L’arrondissement de Shang-Haï, dans la province de Kiang-Sou, forme, ou le sait, une bande de terre le long de la rive gauche du Yang-tsé-Kiang, et la ville elle-même, chef-lieu de l’arrondissement, est située non loin de l’embouchure du grand fleuve, un peu après Wo-Sung, dont elle est séparée par une barre de rochers infranchissable aux bâtiments d’un certain tirant d’eau.

Shang-Haï est d’établissement tout récent. C’est une agglomération chinoise qui est venue se former autour de terrains concédés à des Européens. La ville, qui a un port fluvial sur le Hoang-Pou, est, en réalité, une « concession ». Là, se trouvent, côte à côte et séparées seulement par de petits arroyos ou ruisseaux, les trois grandes bandes de territoire concédées à la France, à l’Angleterre, à l’Amérique, sur lesquelles s’élèvent les maisons des consuls et des résidents étrangers au pays. Les Européens n’y atteignent pas le chiffre de 3,000 habitants et sont ainsi une poignée au milieu de près de 400,000 Chinois.

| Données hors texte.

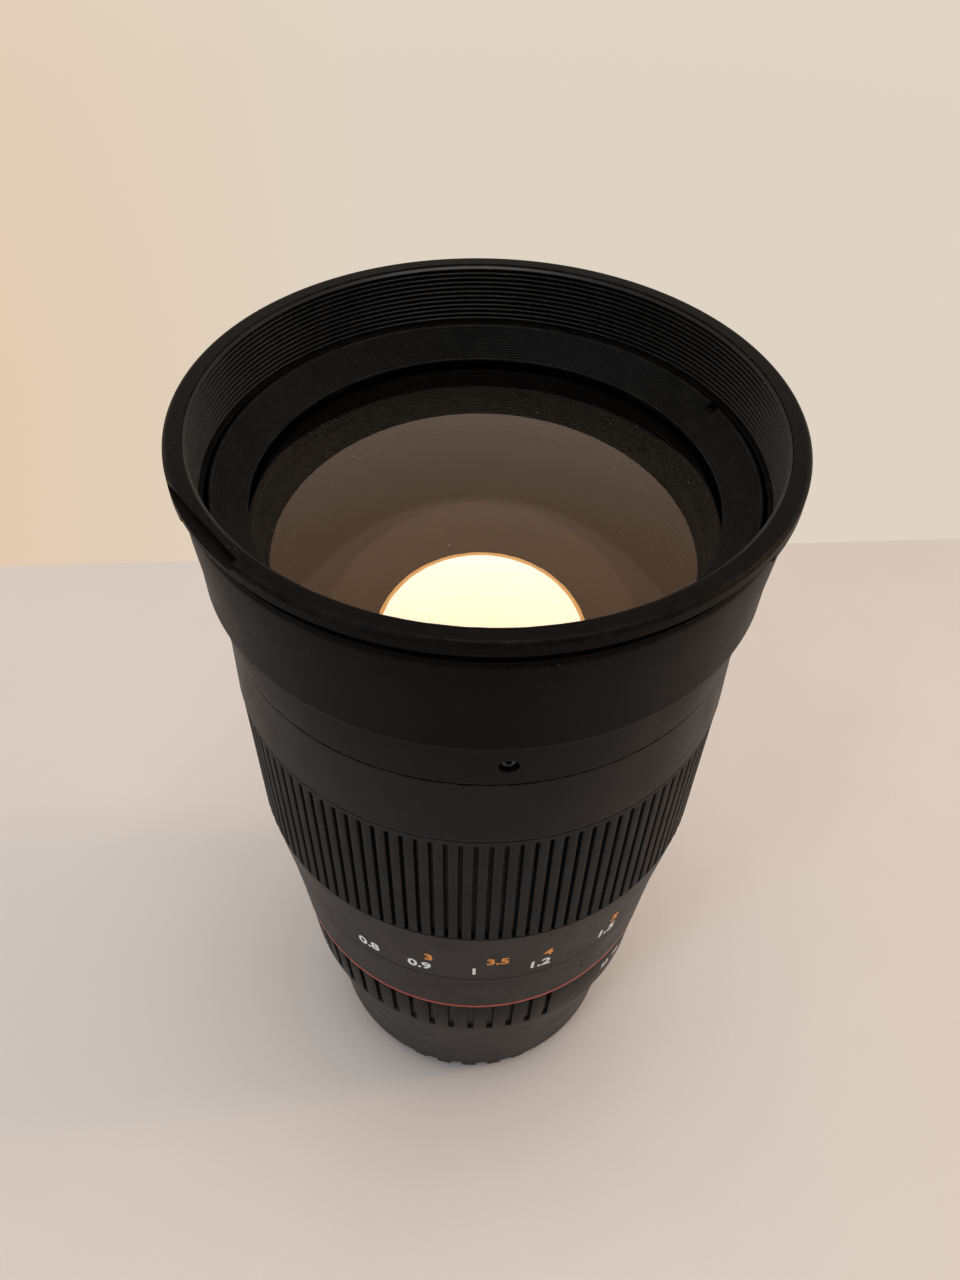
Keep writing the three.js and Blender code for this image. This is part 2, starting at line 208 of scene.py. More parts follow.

Un tao-taï (préfet) représente le gouvernement impérial auprès des municipalités et des autorités européennes locales ; car les concessions françaises et anglaises sont défendues par un corps de police française, l’infanterie de marine, une petite troupe franco-chinoise et les cipayes anglais. En outre, un navire de guerre est en station dans les eaux du Hoang-Pou. Le tao-taï, pour les Chinois, fait les fonctions d’administrateur.